Last week gamers showed off their willingness to pay for an unknown game from a well-known developer when Tim Schafer and his Double Fine Productions put up a Kickstarter page to raise funds for an adventure game. Within 8 hours, the goal of $400,000 was reached. As of this writing, it is very close to reaching $2 million right now. While gamers voted with their wallets and set a precedent by expressing that publishers are not necessarily needed, they failed to rise to another challenge during another big event on February 9.
The Academy of Interactive Arts and Sciences (AIAS) held their annual awards show, the Interactive Achievement Awards (IAA), during the DICE Summit in Las Vegas last Thursday. Nominees for the awards were voted on by professionals within the industry making it essentially the Academy Awards for video games. In fact, winning an IAA for your game is held in high regard in the industry.
So guess how many people turned out to watch this event for free on Twitch TV? At its peak, the broadcast had about 1,300 viewers. Why am I pointing that out? Because just two months ago, the internets were ablaze with gamers damning the Spike VGAs to the deepest circles of hell for insulting the gaming industry with its parade of celebrities who know nothing about gaming, skits that missed their mark completely creating many awkward moments that were lacking any humor at all, and an “award show” where only 4 actual awards were given throughout the night. I’m also fairly sure that the Spike VGAs were seen by more than 1300 people. The cries for a proper award show for gaming was echoed from 4chan to Reddit, and promises of never watching the VGAs again were made in droves.

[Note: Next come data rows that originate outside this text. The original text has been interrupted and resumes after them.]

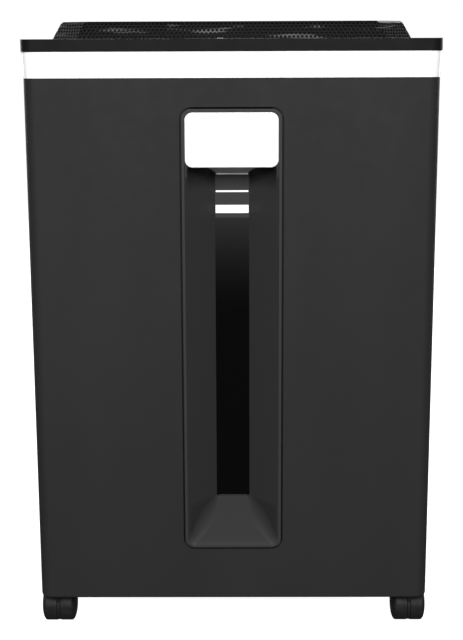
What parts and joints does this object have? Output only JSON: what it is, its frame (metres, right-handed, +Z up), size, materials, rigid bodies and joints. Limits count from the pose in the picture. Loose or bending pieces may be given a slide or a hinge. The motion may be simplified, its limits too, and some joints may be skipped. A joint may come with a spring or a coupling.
{
  "type": "paper shredder",
  "caption": "Floor-standing office paper shredder with a perforated paper lid, a white head band, a pull-out bin with a long recessed handle and window, and twin-wheel casters.",
  "frame": {"origin": "centre of the footprint, on the floor under the casters", "axes": "+Z up, -Y towards the user at the bin front, +X to the user's right"},
  "size_m": [0.4276, 0.36, 0.6576],
  "materials": {
    "black_body": "fine matte texture",
    "black_top": "satin",
    "perforated_black": "satin black coating",
    "white_gloss": "smooth gloss",
    "liner_black": "fine matte texture",
    "ledge_trim": "smooth",
    "dark_window": "high gloss smoked",
    "tub_plastic": "matte",
    "plate_steel": "zinc plated sheet",
    "rail_plastic": "slick acetal",
    "bright_steel": "bright ground steel",
    "cutter_steel": "hardened and oiled",
    "gear_steel": "sintered",
    "bronze": "sintered bronze",
    "motor_paint": "satin enamel",
    "black_inner": "moulded",
    "circuit_board": "solder mask",
    "light_lens": "clear light pipe",
    "roller_rubber": "ribbed rubber",
    "gear_nylon": "nylon",
    "rocker_red": "gloss",
    "button_grey": "satin",
    "caster_black": "moulded nylon",
    "wheel_black": "polished nylon"
  },
  "bodies": {
    "chassis": {"cabinet_shell": "black_body", "base_plate": "plate_steel", "bin_rails": "rail_plastic", "mechanism_deck": "plate_steel", "head_band": "white_gloss", "top_cover": "black_top", "feed_tray": "tub_plastic", "throat_guide": "plate_steel", "side_plate_left": "plate_steel", "side_plate_right": "plate_steel", "tie_rods": "bright_steel", "shaft_bearings": "bronze", "comb_front": "cutter_steel", "comb_rear": "cutter_steel", "motor_can": "motor_paint", "motor_bracket": "plate_steel", "gear_cover": "black_inner", "power_inlet": "black_inner", "power_board": "circuit_board", "control_board": "circuit_board", "paper_sensor": "black_inner", "bin_switch": "black_inner", "lid_hinge_pins": "bright_steel", "cover_screws": "bright_steel", "rear_vent": "black_inner", "status_light": "light_lens"},
    "bin": {"bin_tub": "tub_plastic", "bin_front": "black_body", "recess_liner": "liner_black", "handle_plate": "white_gloss", "bin_window": "dark_window", "window_ledges": "ledge_trim"},
    "lid": {"lid_frame": "black_top", "lid_mesh": "perforated_black", "plate_springs": "bright_steel"},
    "press": {"pressure_plate": "plate_steel"},
    "front_cutter": {"cutter_shaft_front": "bright_steel", "cutter_discs_front": "cutter_steel", "cutter_gear_front": "gear_steel"},
    "rear_cutter": {"cutter_shaft_rear": "bright_steel", "cutter_discs_rear": "cutter_steel", "cutter_gear_rear": "gear_steel", "drive_gear": "gear_steel"},
    "reduction": {"reduction_gear": "gear_steel"},
    "motor_rotor": {"motor_pinion": "bright_steel"},
    "feeder": {"feed_shaft": "bright_steel", "feed_rollers": "roller_rubber", "feed_gear": "gear_nylon"},
    "power_switch": {"power_rocker": "rocker_red"},
    "auto_key": {"auto_button": "button_grey"},
    "reverse_key": {"reverse_button": "button_grey"},
    "caster_fl": {"caster_hood_fl": "caster_black"},
    "wheels_fl": {"caster_wheels_fl": "wheel_black"},
    "caster_fr": {"caster_hood_fr": "caster_black"},
    "wheels_fr": {"caster_wheels_fr": "wheel_black"},
    "caster_rl": {"caster_hood_rl": "caster_black"},
    "wheels_rl": {"caster_wheels_rl": "wheel_black"},
    "caster_rr": {"caster_hood_rr": "caster_black"},
    "wheels_rr": {"caster_wheels_rr": "wheel_black"}
  },
  "joints": [
    {"name": "bin_slide", "type": "slide", "parent": "chassis", "child": "bin", "axis": [0, -1, 0], "range_m": [0, 0.29]},
    {"name": "lid_hinge", "type": "hinge", "parent": "chassis", "child": "lid", "pos_m": [0, 0.171, 0.646], "axis": [-1, 0, 0], "range_deg": [0, 75]},
    {"name": "press_slide", "type": "slide", "parent": "lid", "child": "press", "axis": [0, 0, 1], "range_m": [0, 0.009], "stiffness_N_per_m": 150, "springref_m": -0.012, "deforming": ["plate_springs"]},
    {"name": "rear_cutter_spin", "type": "hinge", "parent": "chassis", "child": "rear_cutter", "pos_m": [0, -0.04, 0.545], "axis": [1, 0, 0], "continuous": true},
    {"name": "front_cutter_spin", "type": "hinge", "parent": "chassis", "child": "front_cutter", "pos_m": [0, -0.08, 0.545], "axis": [1, 0, 0], "continuous": true},
    {"name": "reduction_spin", "type": "hinge", "parent": "chassis", "child": "reduction", "pos_m": [0, 0.014, 0.545], "axis": [1, 0, 0], "continuous": true},
    {"name": "motor_spin", "type": "hinge", "parent": "chassis", "child": "motor_rotor", "pos_m": [0, 0.059, 0.545], "axis": [1, 0, 0], "continuous": true},
    {"name": "feed_spin", "type": "hinge", "parent": "chassis", "child": "feeder", "pos_m": [0, -0.02209, 0.58077], "axis": [1, 0, 0], "continuous": true},
    {"name": "power_switch_tilt", "type": "hinge", "parent": "chassis", "child": "power_switch", "pos_m": [-0.15, 0.172, 0.554], "axis": [1, 0, 0], "range_deg": [0, 12]},
    {"name": "auto_press", "type": "slide", "parent": "chassis", "child": "auto_key", "axis": [0, 0, -1], "range_m": [0, 0.0015], "stiffness_N_per_m": 300, "springref_m": -0.002},
    {"name": "reverse_press", "type": "slide", "parent": "chassis", "child": "reverse_key", "axis": [0, 0, -1], "range_m": [0, 0.0015], "stiffness_N_per_m": 300, "springref_m": -0.002},
    {"name": "caster_swivel_fl", "type": "hinge", "parent": "chassis", "child": "caster_fl", "pos_m": [-0.195, -0.126, 0.05], "axis": [0, 0, 1], "continuous": true},
    {"name": "wheel_spin_fl", "type": "hinge", "parent": "caster_fl", "child": "wheels_fl", "pos_m": [-0.195, -0.138, 0.0195], "axis": [1, 0, 0], "continuous": true},
    {"name": "caster_swivel_fr", "type": "hinge", "parent": "chassis", "child": "caster_fr", "pos_m": [0.195, -0.126, 0.05], "axis": [0, 0, 1], "continuous": true},
    {"name": "wheel_spin_fr", "type": "hinge", "parent": "caster_fr", "child": "wheels_fr", "pos_m": [0.195, -0.138, 0.0195], "axis": [1, 0, 0], "continuous": true},
    {"name": "caster_swivel_rl", "type": "hinge", "parent": "chassis", "child": "caster_rl", "pos_m": [-0.195, 0.14, 0.05], "axis": [0, 0, 1], "continuous": true},
    {"name": "wheel_spin_rl", "type": "hinge", "parent": "caster_rl", "child": "wheels_rl", "pos_m": [-0.195, 0.128, 0.0195], "axis": [1, 0, 0], "continuous": true},
    {"name": "caster_swivel_rr", "type": "hinge", "parent": "chassis", "child": "caster_rr", "pos_m": [0.195, 0.14, 0.05], "axis": [0, 0, 1], "continuous": true},
    {"name": "wheel_spin_rr", "type": "hinge", "parent": "caster_rr", "child": "wheels_rr", "pos_m": [0.195, 0.128, 0.0195], "axis": [1, 0, 0], "continuous": true}
  ],
  "couplings": [
    {"joint": "front_cutter_spin", "follows": "rear_cutter_spin", "ratio": -1},
    {"joint": "feed_spin", "follows": "rear_cutter_spin", "ratio": -1},
    {"joint": "reduction_spin", "follows": "rear_cutter_spin", "ratio": -3.5},
    {"joint": "motor_spin", "follows": "rear_cutter_spin", "ratio": 14}
  ]
}
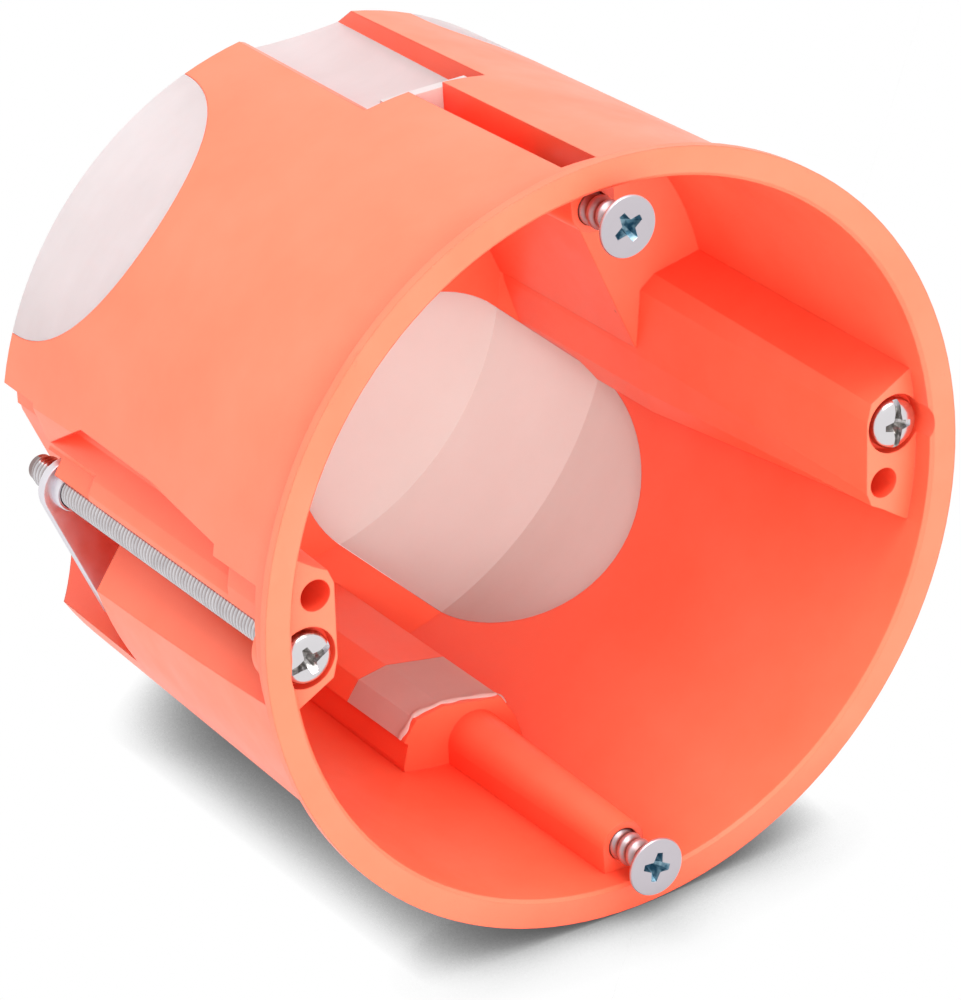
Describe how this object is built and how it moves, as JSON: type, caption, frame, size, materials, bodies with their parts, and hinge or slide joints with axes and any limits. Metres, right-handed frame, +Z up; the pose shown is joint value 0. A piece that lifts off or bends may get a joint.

After the Spike VGAs, I posted a piece about how the producers of the VGAs don’t take the show seriously, and I made mention of the IAAs that were going to be happening very soon. I pleaded that if you were disgusted with everything the Spike VGAs stood for and that you were tired of gaming being marketed as only for MTV-loving teenagers that are playing games after watching Jersey Shore marathons, there was a show that properly honors our best video games. Videogames best and brightest would be respected and honored in the same fashion that movies are honored at the Academy Awards, television shows are honored at the Emmys, and music at the Grammys. I implored gamers that if they wanted to see a serious award show then they needed to support a show like the IAAs. A bunch of viewers would tell the networks that gamers do want to see a quality show and not the schlock from the same minds that came up with the Guy Awards.
And yet, hardly anyone showed up to watch and support the IAAs. The hypocrisy of gamers continues to amaze me, as once again, a demand for “something better” usually results in absolutely no follow-through. Gamers have been demanding serious games that are more than just Call of Duty or Halo, yet they ignore games like Rayman Origins or Enslaved. An award show that was giving games their proper dues was almost completely ignored. There were hardly any forum posts or discussion threads about the winners, in contrast to the mass amount of hate that came after the Spike VGAs.
The blame doesn’t end with the gamers though. “Game journalists” from major sites everywhere were hardly mentioning that the biggest true awards in gaming were happening. There was no live blogging, no live chat, or even an excess of tweets about the event from the most well-known writers on the biggest sites. I follow several writers on Twitter and aside from the few that were in attendance, only a handful even mentioned the event. How can these guys even consider themselves “game journalists” with a straight face after not covering one of its two major award shows? It’s pathetic. The day-after coverage was also just as pathetic. Again, these were the same major sites that were having fits about how bad the Spike VGAs were and yet hardly posted anything about the IAAs.
As gamers, we may want to be taken more seriously, but that is not going to happen if we don’t follow through with what we’re demanding. It’s time for gamers to stop with their bitching on the internet, and take some actual action to make things happen. While we blew it out of the park with the Double Fine Kickstarter, we just plain blew it only two days later.